EXERCISE BRIEF
Extract, unchanged, each line of the listing below from its first line through the line that contains "folded salami slices.", inclusive, and nothing else.

BEGIN LISTED ENTRIES

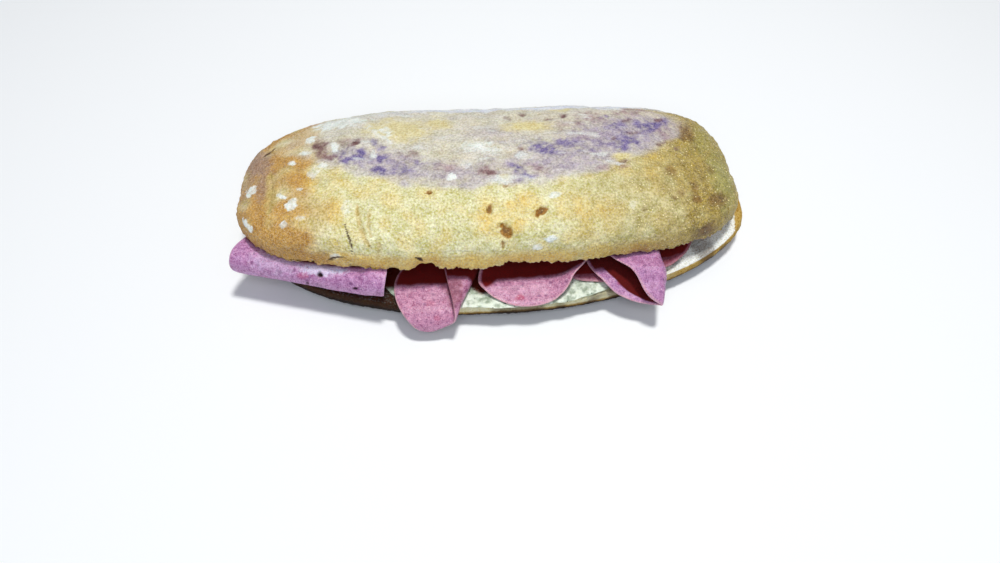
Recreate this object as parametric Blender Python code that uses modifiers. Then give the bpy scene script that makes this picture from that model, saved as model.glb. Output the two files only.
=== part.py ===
"""Salami sandwich: a long flat white loaf slit lengthwise, spread, and filled with folded salami slices.

The sandwich lies with its length along X and its open side towards -Y. All sizes below are in
millimetres in the loaf's own frame, and placed() turns them to metres about the middle of the whole.
"""

import math
from dataclasses import dataclass

import bmesh
import bpy
from mathutils import Vector, noise

MM = 0.001
CLEARANCE = 0.35

# Middle of the whole sandwich's box in the loaf's frame, which becomes the origin.
MIDDLE_X = -1.66
MIDDLE_Y = 2.73

# Loaf: the plane of each half's cut, and how thick each half is.
LOWER_CUT_FRONT = 12.0
LOWER_CUT_SLOPE = 0.028
UPPER_CUT_FRONT = 27.0
UPPER_CUT_SLOPE = 0.115
UPPER_FRONT_Y = -38.0
LOWER_FRONT_Y = -50.0
CROWN_HEIGHT = 28.0
CROWN_TURN = math.radians(97.0)
CUT_ARCH = 6.0
SIDE_TURN = math.radians(108.0)
SIDE_RADIUS = 12.0
RIGHT_SIDE_EXTRA = 9.0

# Where the upper half droops at its right end, towards the front, and where its left end lifts.
RIGHT_END_DROOP = 5.0
DROOP_FROM_TO_X = (50.0, 115.0)
DROOP_FROM_TO_Y = (58.0, -2.0)
LEFT_END_LIFT = 1.2
LIFT_FROM_TO_X = (-20.0, -100.0)

# Powers that make the dome fuller than a ball and flatter on top, and that crowd its rings together.
CROWN_SPACING = 0.9
CROWN_FULLNESS = 0.9
CROWN_FLATNESS = 0.8
CUT_SPACING = 1.6
CUT_ARCH_POWER = 6
BOTTOM_CUT_SPACING = 1.5

# Relief of the bread.
LUMP_HEIGHT = 1.3
LUMP_WIDTH = 34.0
LUMP_FADE = 6
SIDE_LUMP_HEIGHT = 0.6
SIDE_LUMP_WIDTH = 0.6 * LUMP_WIDTH
CRUMB_RELIEF = 0.5
CRUMB_WIDTH = 11.0

# Torn front rim: how deep and wide its tears are, how near the rim they lie, how far they draw it in.
TORN_DEPTH = 1.5
TORN_WIDTH = 9.0
FINE_TORN_SHARE = 0.5
FINE_TORN_WIDTH = 0.45 * TORN_WIDTH
TORN_FROM_TO_Y = (10.0, -10.0)
TORN_POWER = 12
TORN_PULL = 45.0

# Filling: the spread and its wavy rim, a slice's thickness, and how far one layer lies above the last.
SPREAD_THICKNESS = 1.25
SPREAD_WAVE = 0.035
SPREAD_WAVE_WIDTH = 14.0
SPREAD_SPACING = 0.8
SPREAD_FULLNESS = 0.45
SLICE_THICKNESS = 1.2
LAYER = SLICE_THICKNESS + 0.3

# Mesh fineness.
TOP_SEGMENTS = 128
TOP_CRUST_RINGS = 13
TOP_CUT_RINGS = 5
BOTTOM_SEGMENTS = 104
BOTTOM_CUT_RINGS = 6
BOTTOM_CRUST_RINGS = 8
BASE_RINGS = 2
BASE_INSET = 0.5
SPREAD_SEGMENTS = 44
SPREAD_RINGS = 8
ACROSS_FOLD = 16
FINE_ACROSS_FOLD = 24
ALONG_FOLD = 10
FLAT_DIVISIONS = 9


def ramp(value, start, end):
    """Ease from 0 to 1 as value goes from start to end."""
    held = min(max((value - start) / (end - start), 0.0), 1.0)
    return held * held * (3.0 - 2.0 * held)


def wave(x, y, width, seed):
    """Smooth unevenness between about -1 and 1, with bumps of this width and the seed's own pattern."""
    return noise.noise(Vector((x / width, y / width, seed)))


def placed(x, y, z):
    """A point of the loaf's frame in metres about the sandwich's middle."""
    return Vector((x - MIDDLE_X, y - MIDDLE_Y, z)) * MM


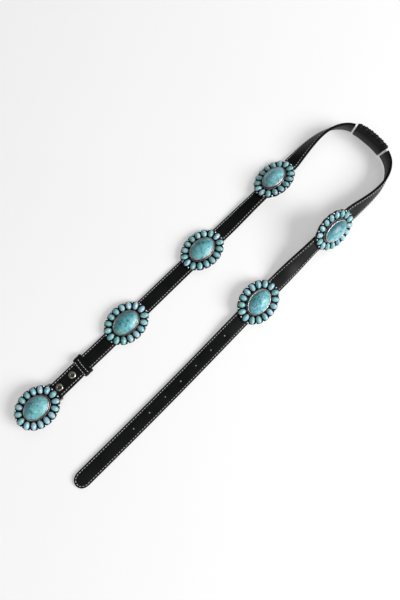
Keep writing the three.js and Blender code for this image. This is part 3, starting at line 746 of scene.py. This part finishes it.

END LISTED ENTRIES

SOLUTION
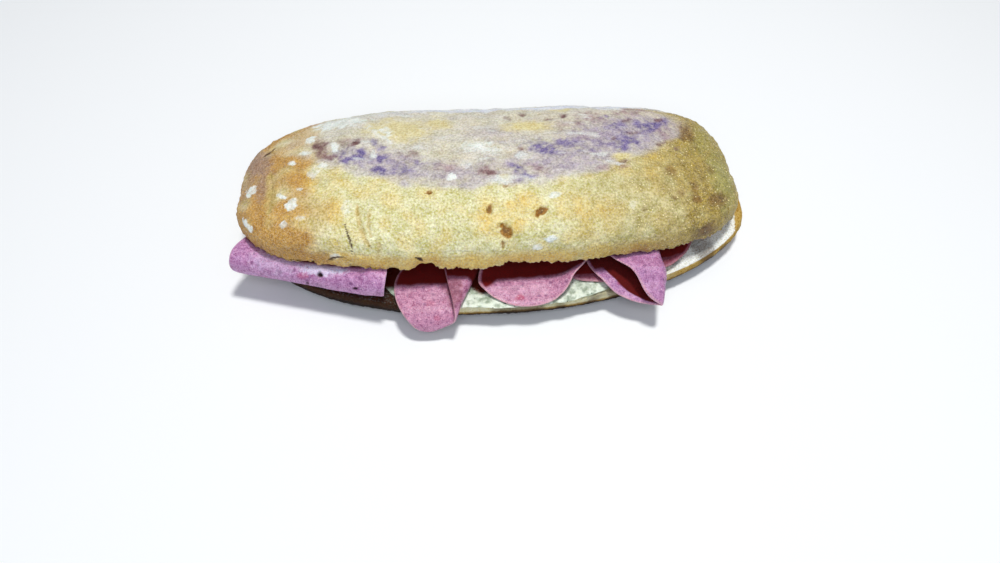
Recreate this object as parametric Blender Python code that uses modifiers. Then give the bpy scene script that makes this picture from that model, saved as model.glb. Output the two files only.
=== part.py ===
"""Salami sandwich: a long flat white loaf slit lengthwise, spread, and filled with folded salami slices.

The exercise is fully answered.